> [What you should do] Take the data below and extract the lines from the one with "for piece in" to the one with "bpy.context.scene.collection.objects.link(empty)", inclusive, exactly as written.

> [Available records]
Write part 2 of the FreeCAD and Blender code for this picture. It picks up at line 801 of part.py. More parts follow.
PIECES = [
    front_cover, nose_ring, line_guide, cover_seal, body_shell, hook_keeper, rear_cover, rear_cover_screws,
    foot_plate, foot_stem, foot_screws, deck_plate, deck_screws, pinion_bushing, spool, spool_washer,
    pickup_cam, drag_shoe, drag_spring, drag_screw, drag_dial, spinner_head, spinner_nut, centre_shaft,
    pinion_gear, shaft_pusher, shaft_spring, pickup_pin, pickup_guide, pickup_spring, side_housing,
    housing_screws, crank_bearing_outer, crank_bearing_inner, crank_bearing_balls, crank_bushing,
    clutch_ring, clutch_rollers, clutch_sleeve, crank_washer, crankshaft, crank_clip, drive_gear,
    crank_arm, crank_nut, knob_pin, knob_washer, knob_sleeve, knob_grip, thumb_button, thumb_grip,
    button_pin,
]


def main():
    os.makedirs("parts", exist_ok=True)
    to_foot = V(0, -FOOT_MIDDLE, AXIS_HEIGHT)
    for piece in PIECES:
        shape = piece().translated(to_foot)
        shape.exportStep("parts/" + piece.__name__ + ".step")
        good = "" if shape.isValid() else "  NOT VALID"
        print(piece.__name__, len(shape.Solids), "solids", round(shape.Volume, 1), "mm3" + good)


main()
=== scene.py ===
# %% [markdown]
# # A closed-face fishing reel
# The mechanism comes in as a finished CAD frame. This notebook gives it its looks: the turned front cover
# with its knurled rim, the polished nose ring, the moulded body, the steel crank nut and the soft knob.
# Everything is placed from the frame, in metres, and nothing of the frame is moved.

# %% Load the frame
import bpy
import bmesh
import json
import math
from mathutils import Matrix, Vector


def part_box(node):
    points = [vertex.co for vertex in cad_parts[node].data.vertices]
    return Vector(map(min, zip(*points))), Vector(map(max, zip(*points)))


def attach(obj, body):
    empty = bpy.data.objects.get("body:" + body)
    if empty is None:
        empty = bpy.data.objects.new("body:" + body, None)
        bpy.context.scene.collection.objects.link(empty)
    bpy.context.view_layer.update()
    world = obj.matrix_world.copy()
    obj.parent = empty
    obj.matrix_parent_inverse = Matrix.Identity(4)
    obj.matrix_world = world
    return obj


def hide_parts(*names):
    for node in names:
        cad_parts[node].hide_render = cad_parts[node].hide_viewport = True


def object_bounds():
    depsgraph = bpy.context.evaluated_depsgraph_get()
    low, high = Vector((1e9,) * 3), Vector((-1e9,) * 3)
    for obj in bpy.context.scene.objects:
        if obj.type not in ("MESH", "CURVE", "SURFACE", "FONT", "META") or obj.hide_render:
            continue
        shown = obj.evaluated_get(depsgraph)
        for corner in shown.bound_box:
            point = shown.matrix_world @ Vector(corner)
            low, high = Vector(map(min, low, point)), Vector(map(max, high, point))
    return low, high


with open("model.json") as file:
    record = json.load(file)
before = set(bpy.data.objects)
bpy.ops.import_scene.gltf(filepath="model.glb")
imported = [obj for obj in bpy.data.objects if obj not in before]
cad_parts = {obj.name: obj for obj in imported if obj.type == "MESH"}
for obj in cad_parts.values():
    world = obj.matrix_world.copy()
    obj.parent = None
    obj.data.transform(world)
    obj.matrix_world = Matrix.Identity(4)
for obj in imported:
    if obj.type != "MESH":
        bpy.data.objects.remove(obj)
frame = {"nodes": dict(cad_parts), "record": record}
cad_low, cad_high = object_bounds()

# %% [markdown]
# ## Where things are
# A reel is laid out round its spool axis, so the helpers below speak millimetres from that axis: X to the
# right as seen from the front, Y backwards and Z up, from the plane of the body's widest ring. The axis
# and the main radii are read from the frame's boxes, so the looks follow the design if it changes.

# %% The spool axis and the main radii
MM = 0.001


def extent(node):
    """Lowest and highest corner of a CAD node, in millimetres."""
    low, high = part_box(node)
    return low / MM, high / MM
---
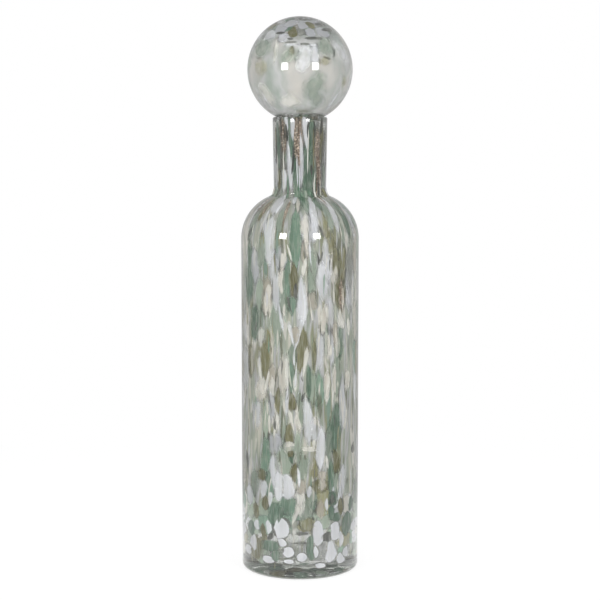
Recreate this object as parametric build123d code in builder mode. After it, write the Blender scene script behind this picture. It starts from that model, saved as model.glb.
* * *
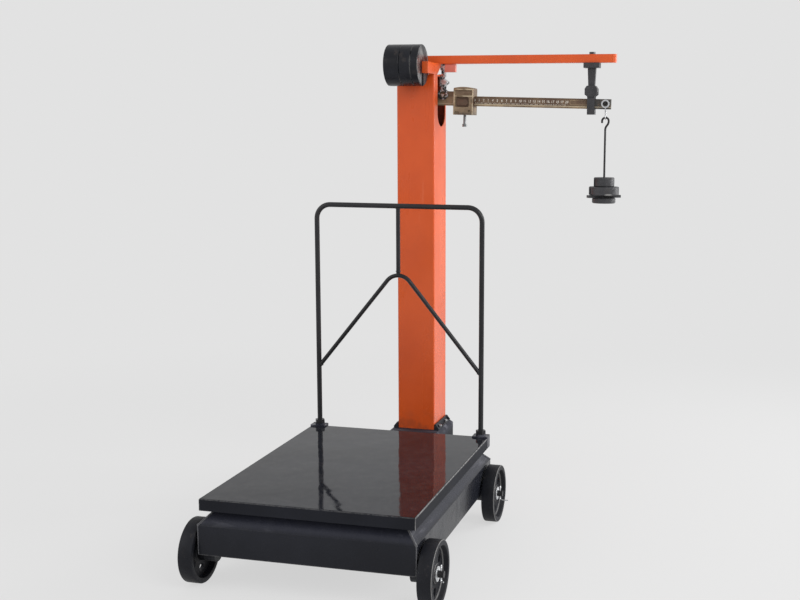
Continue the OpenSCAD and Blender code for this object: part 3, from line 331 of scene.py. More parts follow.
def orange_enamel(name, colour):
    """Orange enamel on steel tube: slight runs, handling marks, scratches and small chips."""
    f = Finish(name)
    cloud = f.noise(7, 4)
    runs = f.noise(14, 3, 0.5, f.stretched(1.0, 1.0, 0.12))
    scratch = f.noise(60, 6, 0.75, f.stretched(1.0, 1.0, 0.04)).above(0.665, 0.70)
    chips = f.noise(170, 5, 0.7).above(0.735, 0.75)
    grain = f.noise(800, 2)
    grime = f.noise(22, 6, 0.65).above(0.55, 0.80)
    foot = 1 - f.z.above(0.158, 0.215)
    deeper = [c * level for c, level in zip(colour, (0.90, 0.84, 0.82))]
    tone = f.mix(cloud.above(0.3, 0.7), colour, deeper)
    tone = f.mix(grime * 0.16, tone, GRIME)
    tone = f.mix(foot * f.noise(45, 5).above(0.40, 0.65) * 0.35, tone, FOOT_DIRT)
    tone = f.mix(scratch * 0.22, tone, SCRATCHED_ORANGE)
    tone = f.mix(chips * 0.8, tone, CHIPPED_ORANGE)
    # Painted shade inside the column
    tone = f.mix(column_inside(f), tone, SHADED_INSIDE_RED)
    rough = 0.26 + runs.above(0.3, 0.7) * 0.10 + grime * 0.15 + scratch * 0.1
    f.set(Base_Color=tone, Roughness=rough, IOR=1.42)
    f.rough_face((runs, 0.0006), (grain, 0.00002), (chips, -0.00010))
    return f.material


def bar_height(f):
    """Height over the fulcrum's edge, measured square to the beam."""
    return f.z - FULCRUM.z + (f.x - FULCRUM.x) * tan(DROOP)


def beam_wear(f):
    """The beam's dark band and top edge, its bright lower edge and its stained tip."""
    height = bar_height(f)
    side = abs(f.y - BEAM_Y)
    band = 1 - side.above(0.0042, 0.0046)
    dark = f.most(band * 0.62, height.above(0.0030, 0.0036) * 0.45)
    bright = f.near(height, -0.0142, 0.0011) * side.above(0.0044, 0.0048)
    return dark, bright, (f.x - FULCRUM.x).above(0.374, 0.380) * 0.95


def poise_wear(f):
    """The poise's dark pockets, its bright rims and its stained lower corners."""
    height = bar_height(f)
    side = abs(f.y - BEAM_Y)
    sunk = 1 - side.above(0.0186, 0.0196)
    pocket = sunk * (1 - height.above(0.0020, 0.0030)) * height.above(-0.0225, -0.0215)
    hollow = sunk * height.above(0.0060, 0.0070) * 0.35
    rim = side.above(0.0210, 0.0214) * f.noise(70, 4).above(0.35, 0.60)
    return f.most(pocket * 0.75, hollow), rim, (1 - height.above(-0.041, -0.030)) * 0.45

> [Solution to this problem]
    for piece in PIECES:
        shape = piece().translated(to_foot)
        shape.exportStep("parts/" + piece.__name__ + ".step")
        good = "" if shape.isValid() else "  NOT VALID"
        print(piece.__name__, len(shape.Solids), "solids", round(shape.Volume, 1), "mm3" + good)


main()
=== scene.py ===
# %% [markdown]
# # A closed-face fishing reel
# The mechanism comes in as a finished CAD frame. This notebook gives it its looks: the turned front cover
# with its knurled rim, the polished nose ring, the moulded body, the steel crank nut and the soft knob.
# Everything is placed from the frame, in metres, and nothing of the frame is moved.

# %% Load the frame
import bpy
import bmesh
import json
import math
from mathutils import Matrix, Vector


def part_box(node):
    points = [vertex.co for vertex in cad_parts[node].data.vertices]
    return Vector(map(min, zip(*points))), Vector(map(max, zip(*points)))


def attach(obj, body):
    empty = bpy.data.objects.get("body:" + body)
    if empty is None:
        empty = bpy.data.objects.new("body:" + body, None)
        bpy.context.scene.collection.objects.link(empty)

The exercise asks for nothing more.